By default, when retrieving a cache, the action will still succeed if the cache does not exist. On the other paw, when saving, by default, the action will fail the entire workflow on failure. This is not a critical component, so we can allow ourselves to continue if it errors out. In practice, the cache size for these settings is around 139&thsp;MB on my systems.

##  Actually building Zola (But Only If Needed)

Now, here is an excellent trick. i want to know if Zola is already installed, and only force its install if the version changed (or if it absent for some reason). The commands that we run in Forgejo actions run on sh, the default UNIX shell, which means i can use conditions and chains of commands. Specifically, i want to build Zola only if it does not exist in the $PATH or if its version is different from the expected one. Formulated otherwise, "either Zola exists and has the correct version, or i build it". That first condition, expressed as a command, looks something like this:

which zola &>/dev/null

If zola is not in the $PATH, that command will fail. We can chain this with

[ "v$(zola --version | cut -d' ' -f 2)" = "${{ env.ZOLA_VERSION }}" ]

Note the "v" at the start (because Zola formats its version differently in the command output from how the developers tag releases). Chaining both with && means "Zola exists and is the expected version". If that succeeds, then nothing happens.

If that fails, we build:

- name: Install latest zola
  run: ( which zola &>/dev/null && [ "v$(zola --version | cut -d' ' -f 2)" = "${{ env.ZOLA_VERSION }}" ] ) || cargo install --force --locked --git https://github.com/getzola/zola.git --tag ${{ env.ZOLA_VERSION }}

A new option is added, --force, to overwrite the existing binary. Even if the version changes, cargo will fail to build because it notices that a binary of the same name already exists in the /usr/local/cargo/bin/ folder.

And voilà. If everything worked correctly, the time taken to actually run the workflow should be reduced drastically. In my case, Zola will build the first time any workflow runs, and then the build step will take 0 seconds every time after. If you modify the key name or list of paths however, the cache will be invalidated, and you will need to wait for a full rebuild.
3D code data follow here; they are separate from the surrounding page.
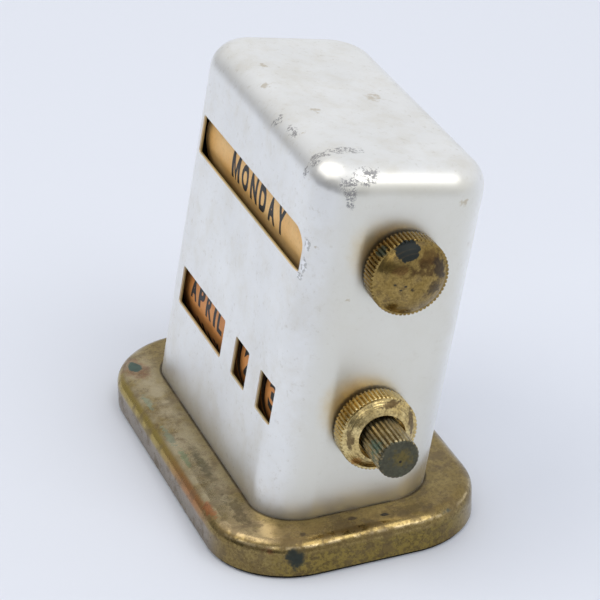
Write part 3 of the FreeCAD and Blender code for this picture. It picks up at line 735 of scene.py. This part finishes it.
@dataclass
class PrintedBand:
    """The words or figures printed round one drum."""

    drum: Drum
    words: Sequence[str]
    letter_height_mm: float
    width_mm: float
    centre_x_mm: float
    shown: int
    shown_angle_deg: float
    widest_mm: float
    ink_mm: float = 0.02
    slice_mm: float = 0.5

    def build(self, ink: bpy.types.Material) -> bpy.types.Object:
        """Print every word on the drum, with the shown one behind its window.

        Args:
            ink: The ink's material.

        Returns:
            One mesh of all the letters.
        """
        pieces = []
        pitch = math.tau / len(self.words)
        for number, word in enumerate(self.words):
            letters = self.word_mesh(word, number)
            angle = math.radians(self.shown_angle_deg) - (number - self.shown) * pitch
            self.wrap(letters, angle)
            pieces.append(letters)
        deselect_all()
        for letters in pieces:
            letters.select_set(True)
        bpy.context.view_layer.objects.active = pieces[0]
        bpy.ops.object.join()
        band = bpy.context.object
        band.name = f"{self.drum.value}_print"
        band.data.materials.clear()
        band.data.materials.append(ink)
        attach(band, f"{self.drum.value}_train")
        return band

    def paper_radius(self) -> float:
        """Outer radius of the drum's paper band, in metres."""
        band = frame["nodes"][f"{self.drum.value}_label"]
        heights = [vertex.co.z for vertex in band.data.vertices]
        return (max(heights) - min(heights)) / 2

    def word_mesh(self, word: str, number: int) -> bpy.types.Object:
        """Draw one word flat, in condensed bold capitals or figures.

        Args:
            word: The text.
            number: Its place in the list.

        Returns:
            A mesh with x along the word, y up the letters and z out of the paper.
        """
        shares = [LETTER_WIDTHS.get(letter, 1.0) for letter in word]
        shown = [LETTER_WIDTHS.get(letter, 1.0) for letter in self.words[self.shown]]
        word_share = sum(shares) + LETTER_GAP * (len(shares) - 1)
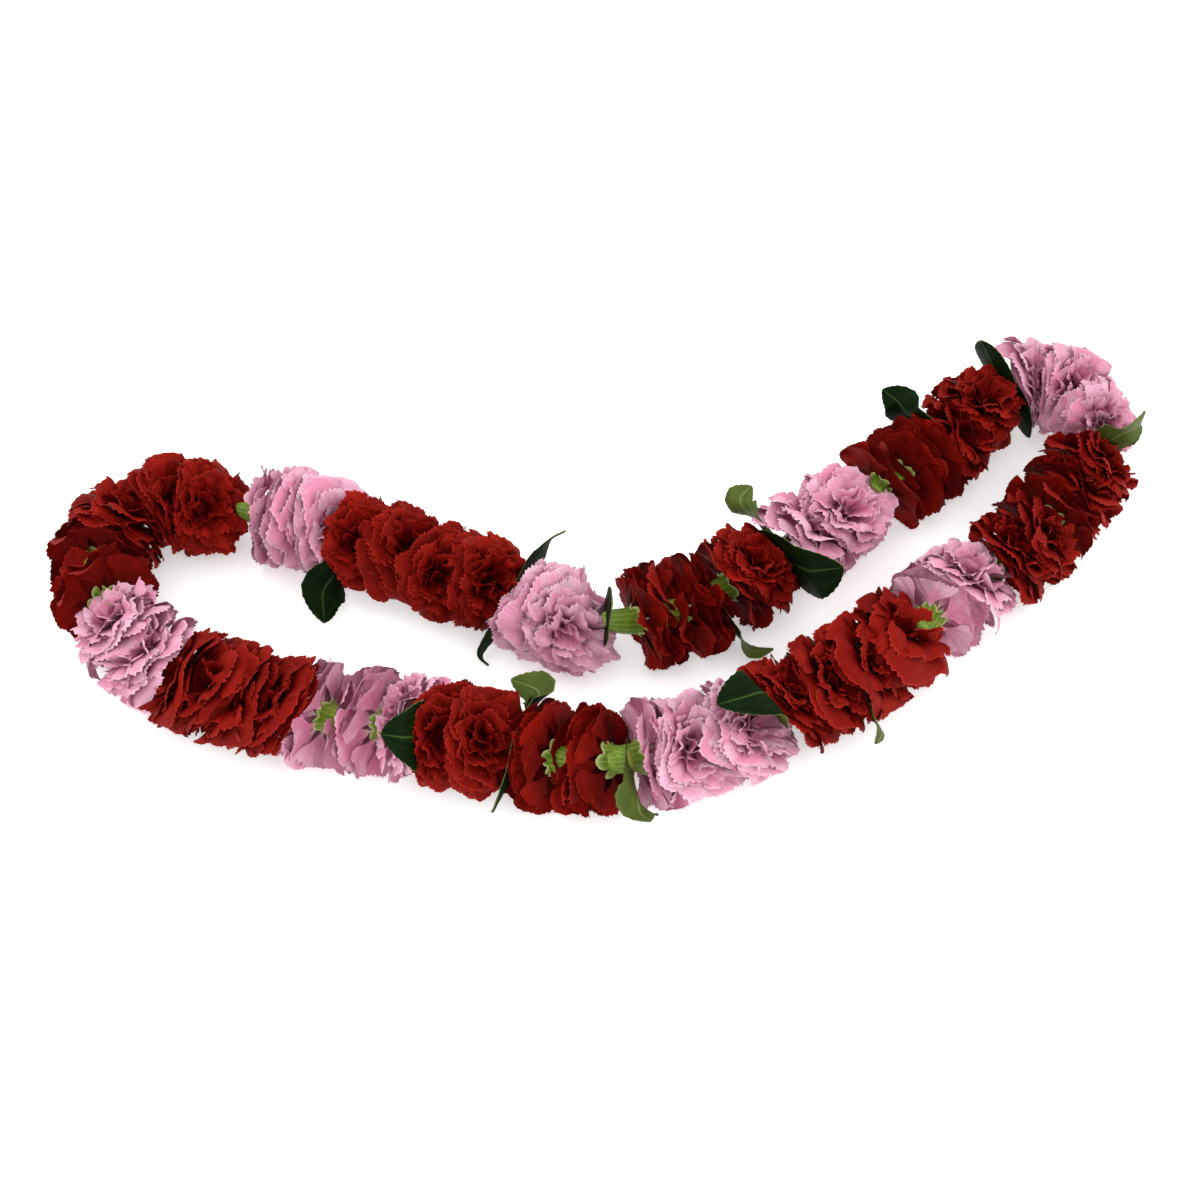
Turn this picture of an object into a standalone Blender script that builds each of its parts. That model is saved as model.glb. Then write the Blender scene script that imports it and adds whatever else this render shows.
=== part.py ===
"""A carnation lei laid flat in a closed crescent.

Red and pink carnations are threaded through calyx and heart on one string, with
camellia leaves pierced between them. Sizes are in millimetres until the mesh is made.
"""
import math
import random

import bpy
import numpy as np

MM = 0.001

# strand and flower sizes, in millimetres
AXIS_HEIGHT = 21.0
BLOOM_RADIUS = 23.4
WIDEST_REACH = 25.8
MID_RADIUS = 17.5
TUFT_RADIUS = 16.0
HEART_RADIUS = 11.0
SOCKET_RADIUS = 6.7
SOCKET_DEPTH = 10.5
CALYX_RADIUS = 4.8
CALYX_TAIL_RADIUS = 3.2
CALYX_LENGTH = 15.0
CALYX_TAIL = 8.5
BORE_RADIUS = 1.7
STRING_DIAMETER = 1.1
GAP = 0.7
TABLE_CLEARANCE = 0.3
LEAF_THICKNESS = 0.9
LEAF_SLOT = 2.6
SEED = 41

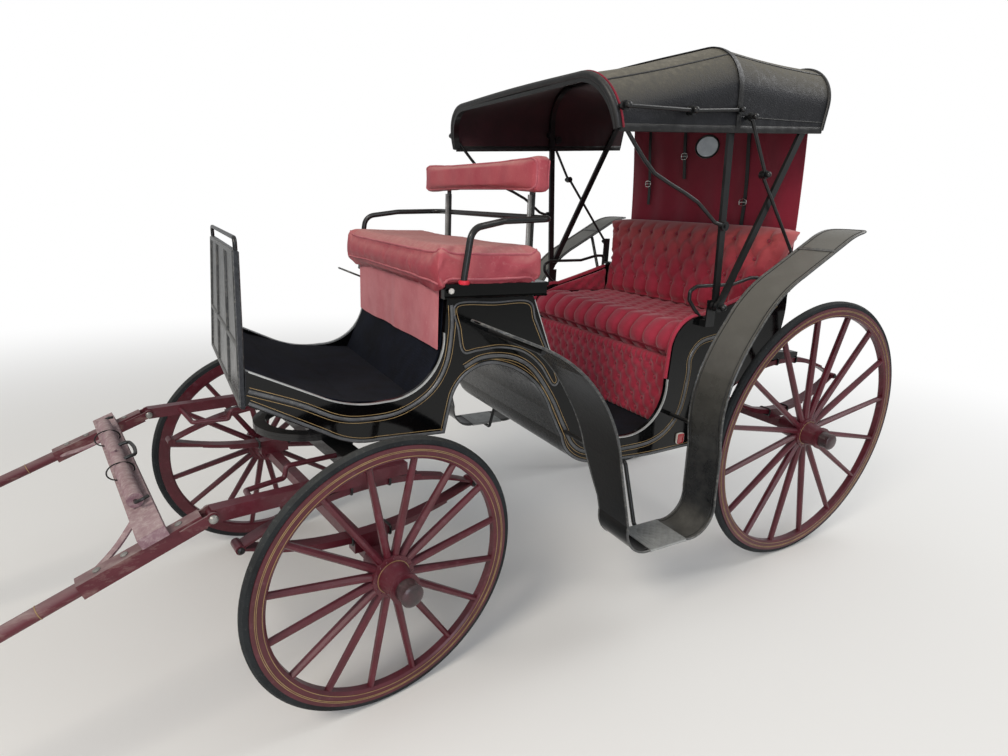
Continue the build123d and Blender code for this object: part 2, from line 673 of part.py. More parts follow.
def add_dash():
    """Leather dash panel and the rail above it."""
    low_x, low_z = DASH_BOTTOM
    top_x, top_z = DASH_TOP
    height = hypot(top_z - low_z, top_x - low_x)
    plane = Plane(
        origin=(low_x + 2, 0, low_z), x_dir=(0, 1, 0), z_dir=Vector(top_z - low_z, 0, low_x - top_x)
    )
    outline = Polyline(
        (-DASH_HALF_BOTTOM, 0), (DASH_HALF_BOTTOM, 0), (DASH_HALF_TOP, height), (-DASH_HALF_TOP, height), close=True
    )
    panel = extrude(plane * make_face(outline), amount=DASH_THICKNESS)
    keep("dash_panel", panel)
    rail_x = top_x + 2 + DASH_THICKNESS / 2
    foot_z = top_z + 2 * SOFT_GAP
    half = DASH_HALF_TOP - DASH_RAIL_RADIUS
    rail = round_bar(
        [(rail_x, -half, foot_z), (rail_x, -half, DASH_RAIL_Z), (rail_x, half, DASH_RAIL_Z), (rail_x, half, foot_z)],
        DASH_RAIL_RADIUS, 16)
    keep("dash_rail", rail)


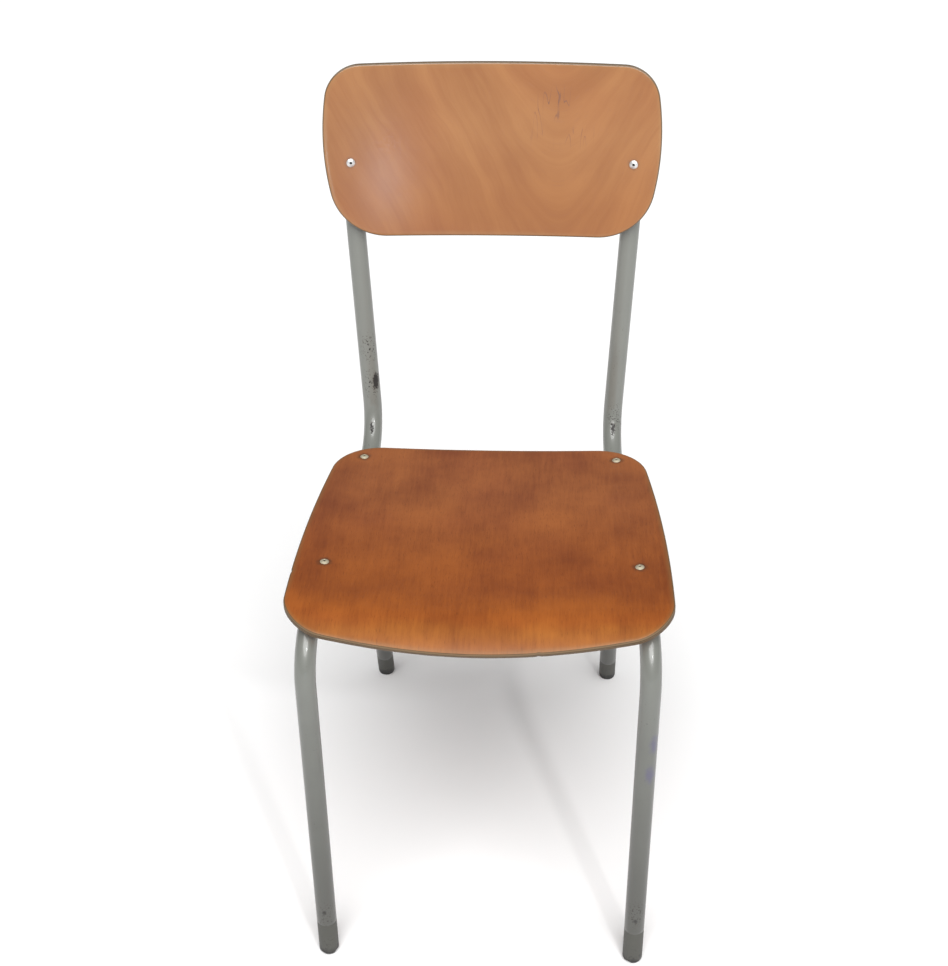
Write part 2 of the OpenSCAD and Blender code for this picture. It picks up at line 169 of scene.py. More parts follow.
class ChairBoardSizes(bpy.types.PropertyGroup):
    """Sizes of the plywood seat and backrest"""

    ply: length("Plywood", "Thickness of the plywood", 0.010)
    layers: IntProperty(name="Layers", description="Veneers in the plywood", default=7)
    edge_r: length("Edge radius", "Radius of the rounded edges", 0.0026)
    wood_gap: length("Wood gap", "Between the plywood and the tubes", 0.00005)
    seat_w: length("Seat width", "Largest width of the seat", 0.398)
    seat_depth: length("Seat depth", "Front edge to rear edge", 0.379)
    seat_widest: length("Seat widest", "From the front edge to the widest place", 0.070)
    seat_side_r: length("Seat side radius", "Side edges in plan", 1.9)
    seat_front_r: length("Seat front radius", "Front edge in plan", 1.0)
    seat_rear_r: length("Seat rear radius", "Rear edge in plan", 6.0)
    seat_front_corner_r: length("Seat front corners", "Radius in plan", 0.050)
    seat_rear_corner_r: length("Seat rear corners", "Radius in plan", 0.060)
    dish_r: length("Dish radius", "Shallow dish across the seat", 3.0)
    lip_r: length("Lip radius", "Bent front lip, on its top surface", 0.090)
    lip_angle: angle("Lip angle", "Turn of the bent front lip", 38)
    front_rivet: length("Front rivets", "From the front feet's axes", 0.121)
    rear_rivet: length("Rear rivets", "From the front feet's axes", 0.345)
    back_w: length("Backrest width", "Largest width of the backrest", 0.376)
    back_rise: length("Backrest rise", "Height above its rivets", 0.109)
    back_fall: length("Backrest fall", "Height below its rivets", 0.0865)
    back_widest: length("Backrest widest", "Widest place above its rivets", 0.027)
    back_side_r: length("Backrest side radius", "Side edges from the front", 0.300)
    back_edge_r: length("Backrest edge radius", "Top and bottom edges", 9.0)
    back_top_r: length("Backrest top corners", "Radius of the top corners", 0.040)
    back_bottom_r: length("Backrest bottom corners", "Radius of the bottom corners", 0.065)
    back_curve_r: length("Backrest curve", "Front face, seen from above", 0.900)
    back_rivet_h: length("Backrest rivets", "Height on the uprights' axes", 0.766)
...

#  So What Did We Learn Exactly

There are various things i learned throughout this whole ordeal:

  • Sometimes you can just throw a hack together (5617daf, Nov. 2023) and optimize it later (22b14cf, Jul. 2025), when it gets really annoying
  • Every piece of software is a castle built on sand. If you stray enough from tested features, if your use case is complex enough, you will pull back at the walls of user experience like one would pull away the fabric of reality, and you will unravel the certainty of everything around you. You will forget the comfort of software that works. You will lose yourself in those settings, those crappy hot fixes. The knowledge of some of the things upon which your infrastructure hinges will become a part of you, until you, yourself, become diluted enough that, some day, you will look in the mirror, and wonder how much of you is code? How much of you is commands you memorized? Do machines also feel pain? Can a hard drive creak the same way your bones crack when you sit up?
  • Hosting a git forge is probably worth it, even if you're the only one using it. Enabling CI/CD on it if it's only for you is your choice to make, though. The entire CI/CD setup of my forge was carefully setup and debugged separately over the course of a couple of weeks for another project i host there. The workflow to deploy this blog piggybacks off of it, but it would not be worth doing the whole setup of action runners just for that3
  • The way CI/CD works today is almost entirely dictated by how one corporation did it in their system. GitLab is trying something different, but, in the end, the GitHub way of doing things seems to be winning out (which can create friction, like development only considering one platform, as happened with the artifact actions)
  • If you have some folks whose entire work it is to do these things all day, buy them coffee. Seriously.
  • Software history is fascinating. At a glance, you can probably guess that, to get to a point where actions work in Forgejo, four different groups who made software (GitHub, Gogs, Gitea, Forgejo) were involved. Interestingly, there seems to be an intersection for the last three; and especially the last two.

If you followed along and learned something, let me know. Otherwise, i hope you now have a good little workflow file to deploy your blog. Have fun!